On Thu, May 29, 2008 at 11:33 AM, Beman Dawes <bdawes@acm.org> wrote:
Beman Dawes wrote:
...An alternative set I'd be comfortable with would be tail() for the current leaf() and head_path() for the current branch_path().
Hum... After sending that, I read Johan Råde's "parent" suggestion.
I really like parent_path() for the current branch_path().
I do too.
That leaves leaf(). tail() is arguably slightly better, but not by a lot. Other possibilities:
I really dislike tail() for this purpose, since as far as I'm concerned, tail is a list term that returns a list (or the empty list), so having a tail function that returns a single element is even less intuitive than leaf. The name I usually see for that is last, which isn't all that good, with init for the parent directory part. Using snoc for operator/ is definitely not a good plan.
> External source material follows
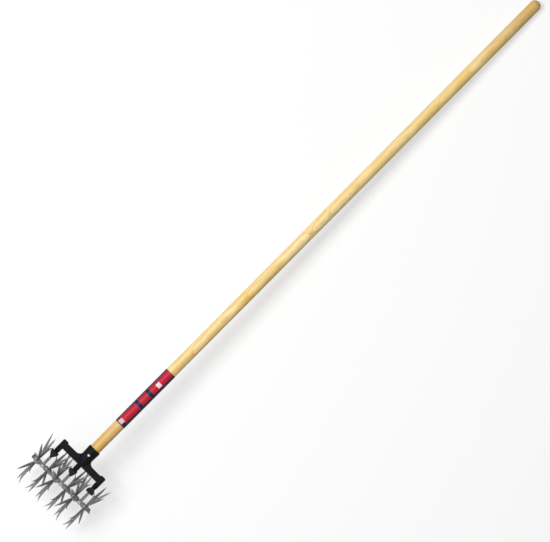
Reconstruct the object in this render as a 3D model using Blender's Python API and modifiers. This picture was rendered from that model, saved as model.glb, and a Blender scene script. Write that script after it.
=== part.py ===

How about p == p.parent_path() / p.current_name()? And while we're on the subject of decomposition, would it be worthwhile to add decomposition from the front in terms of an uncomplete() function that'd give a relative path from one full path to another? uncomplete(/foo/new, /foo/bar) => ../new I think that complete is the only function without a corresponding inverse. (The name could obviously be improved. incomplete sounds like a property, so I don't like it. it'd be nice to use relative, but that conflicts conceptually with .relative_path(). Perhaps relative_path could use a different name too? I usually thing of a relative path as relative to some folder, not to the root, even on windows. local_path is ok, if not great. p == p.root_path() / p.local_path() is reasonable.)